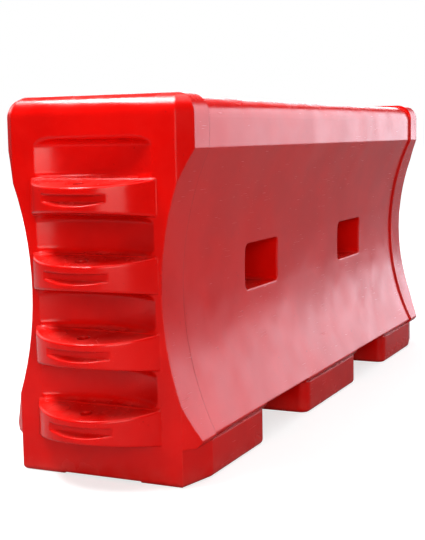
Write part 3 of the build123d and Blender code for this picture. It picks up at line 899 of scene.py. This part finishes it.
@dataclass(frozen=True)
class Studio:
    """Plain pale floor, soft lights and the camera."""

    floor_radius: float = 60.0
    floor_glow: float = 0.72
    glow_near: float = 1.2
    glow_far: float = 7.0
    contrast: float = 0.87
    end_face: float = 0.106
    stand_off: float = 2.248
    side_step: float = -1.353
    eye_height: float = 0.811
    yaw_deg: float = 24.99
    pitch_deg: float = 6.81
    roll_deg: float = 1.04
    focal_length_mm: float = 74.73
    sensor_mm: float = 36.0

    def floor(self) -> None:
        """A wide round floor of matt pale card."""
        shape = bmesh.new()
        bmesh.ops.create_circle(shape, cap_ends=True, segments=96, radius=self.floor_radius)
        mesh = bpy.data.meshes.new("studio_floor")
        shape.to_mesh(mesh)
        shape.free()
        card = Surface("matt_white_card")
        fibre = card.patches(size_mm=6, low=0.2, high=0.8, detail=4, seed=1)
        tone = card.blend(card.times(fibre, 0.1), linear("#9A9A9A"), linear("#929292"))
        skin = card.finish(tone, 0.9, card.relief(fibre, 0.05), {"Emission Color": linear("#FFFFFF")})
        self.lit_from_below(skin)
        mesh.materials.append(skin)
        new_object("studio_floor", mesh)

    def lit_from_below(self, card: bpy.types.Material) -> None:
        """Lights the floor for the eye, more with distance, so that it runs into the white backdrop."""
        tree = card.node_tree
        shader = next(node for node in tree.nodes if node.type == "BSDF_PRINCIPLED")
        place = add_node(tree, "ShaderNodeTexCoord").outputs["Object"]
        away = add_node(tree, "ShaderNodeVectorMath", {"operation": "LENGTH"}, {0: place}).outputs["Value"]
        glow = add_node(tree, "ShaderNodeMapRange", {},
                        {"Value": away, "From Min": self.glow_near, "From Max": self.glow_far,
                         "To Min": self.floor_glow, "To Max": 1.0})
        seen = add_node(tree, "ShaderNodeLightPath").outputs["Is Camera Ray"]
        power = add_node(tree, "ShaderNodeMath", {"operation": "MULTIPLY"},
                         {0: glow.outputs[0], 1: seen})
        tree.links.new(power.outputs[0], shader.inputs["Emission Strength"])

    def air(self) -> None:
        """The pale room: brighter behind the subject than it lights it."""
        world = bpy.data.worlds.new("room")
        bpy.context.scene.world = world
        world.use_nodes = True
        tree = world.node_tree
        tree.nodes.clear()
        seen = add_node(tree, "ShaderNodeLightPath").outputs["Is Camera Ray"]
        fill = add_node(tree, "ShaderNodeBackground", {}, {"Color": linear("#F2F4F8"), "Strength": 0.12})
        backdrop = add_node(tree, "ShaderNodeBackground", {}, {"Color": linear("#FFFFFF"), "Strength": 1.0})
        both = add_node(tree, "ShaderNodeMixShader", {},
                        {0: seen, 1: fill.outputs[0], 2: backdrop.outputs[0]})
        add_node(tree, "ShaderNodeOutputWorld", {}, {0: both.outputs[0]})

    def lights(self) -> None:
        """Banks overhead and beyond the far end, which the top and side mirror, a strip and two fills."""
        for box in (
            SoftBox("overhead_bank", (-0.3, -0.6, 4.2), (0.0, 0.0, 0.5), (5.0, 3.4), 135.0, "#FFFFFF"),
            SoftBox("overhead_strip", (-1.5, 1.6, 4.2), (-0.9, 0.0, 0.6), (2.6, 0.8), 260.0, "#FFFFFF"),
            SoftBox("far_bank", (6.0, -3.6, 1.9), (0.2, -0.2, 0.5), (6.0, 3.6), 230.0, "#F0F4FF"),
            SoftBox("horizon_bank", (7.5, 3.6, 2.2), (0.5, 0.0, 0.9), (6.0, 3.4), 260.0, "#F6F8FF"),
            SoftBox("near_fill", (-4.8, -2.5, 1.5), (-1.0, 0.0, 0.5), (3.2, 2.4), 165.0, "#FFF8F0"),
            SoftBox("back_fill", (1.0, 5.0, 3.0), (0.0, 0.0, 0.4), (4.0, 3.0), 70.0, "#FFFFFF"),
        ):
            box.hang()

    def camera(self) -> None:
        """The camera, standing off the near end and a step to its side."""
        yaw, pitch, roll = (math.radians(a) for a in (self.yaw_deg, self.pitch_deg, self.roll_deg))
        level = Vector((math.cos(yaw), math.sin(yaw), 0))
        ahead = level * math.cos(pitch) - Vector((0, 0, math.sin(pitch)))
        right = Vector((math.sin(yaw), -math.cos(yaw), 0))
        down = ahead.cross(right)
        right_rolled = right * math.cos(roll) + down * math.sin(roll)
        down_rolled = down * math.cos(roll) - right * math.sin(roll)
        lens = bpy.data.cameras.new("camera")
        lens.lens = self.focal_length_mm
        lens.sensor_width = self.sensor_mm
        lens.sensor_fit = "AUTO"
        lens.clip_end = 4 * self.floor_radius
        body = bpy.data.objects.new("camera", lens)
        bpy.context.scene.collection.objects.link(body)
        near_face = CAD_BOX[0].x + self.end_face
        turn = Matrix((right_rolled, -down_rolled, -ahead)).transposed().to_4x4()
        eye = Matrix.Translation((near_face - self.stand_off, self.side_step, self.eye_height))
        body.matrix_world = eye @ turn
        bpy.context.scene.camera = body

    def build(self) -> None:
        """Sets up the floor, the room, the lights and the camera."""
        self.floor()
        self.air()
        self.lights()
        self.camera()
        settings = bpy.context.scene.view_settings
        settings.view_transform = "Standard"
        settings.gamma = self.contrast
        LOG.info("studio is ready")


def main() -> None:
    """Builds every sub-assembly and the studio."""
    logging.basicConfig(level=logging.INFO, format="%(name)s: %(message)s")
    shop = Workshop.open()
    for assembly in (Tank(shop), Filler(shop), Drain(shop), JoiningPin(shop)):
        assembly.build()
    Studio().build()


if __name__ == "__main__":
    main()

^^^^^^^^

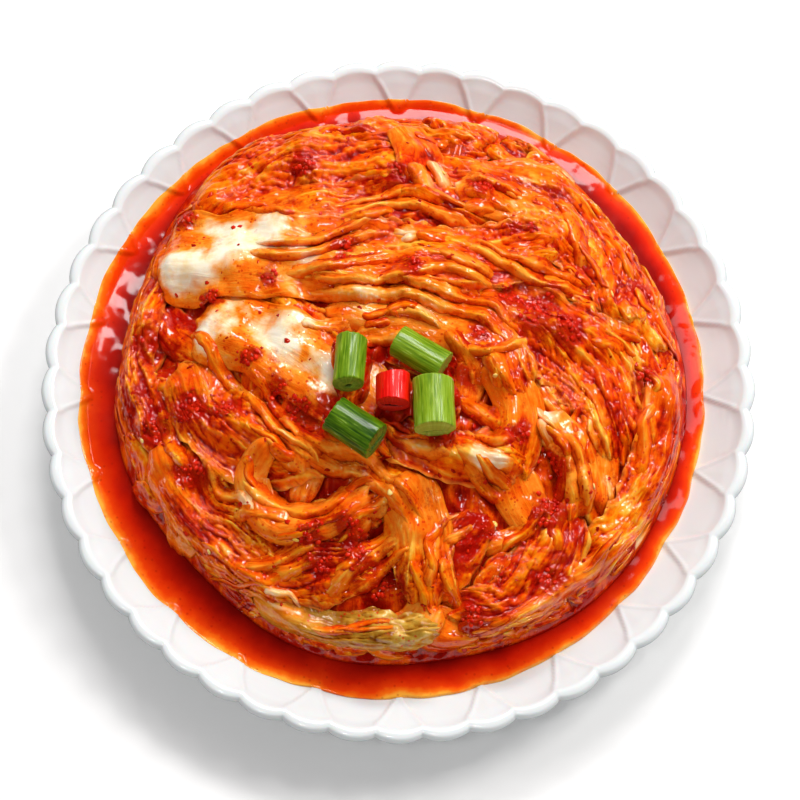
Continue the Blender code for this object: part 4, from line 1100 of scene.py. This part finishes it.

^^^^^^^^

→ **WRITTEN PROBLEM**
Each line from the line with "Write part 3" to the line with "sensor_mm: float = 36.0" is to be echoed exactly; both boundary lines are included, and nothing else is to be output.

→ **RESULT OF THIS TASK**
Write part 3 of the build123d and Blender code for this picture. It picks up at line 899 of scene.py. This part finishes it.
@dataclass(frozen=True)
class Studio:
    """Plain pale floor, soft lights and the camera."""

    floor_radius: float = 60.0
    floor_glow: float = 0.72
    glow_near: float = 1.2
    glow_far: float = 7.0
    contrast: float = 0.87
    end_face: float = 0.106
    stand_off: float = 2.248
    side_step: float = -1.353
    eye_height: float = 0.811
    yaw_deg: float = 24.99
    pitch_deg: float = 6.81
    roll_deg: float = 1.04
    focal_length_mm: float = 74.73
    sensor_mm: float = 36.0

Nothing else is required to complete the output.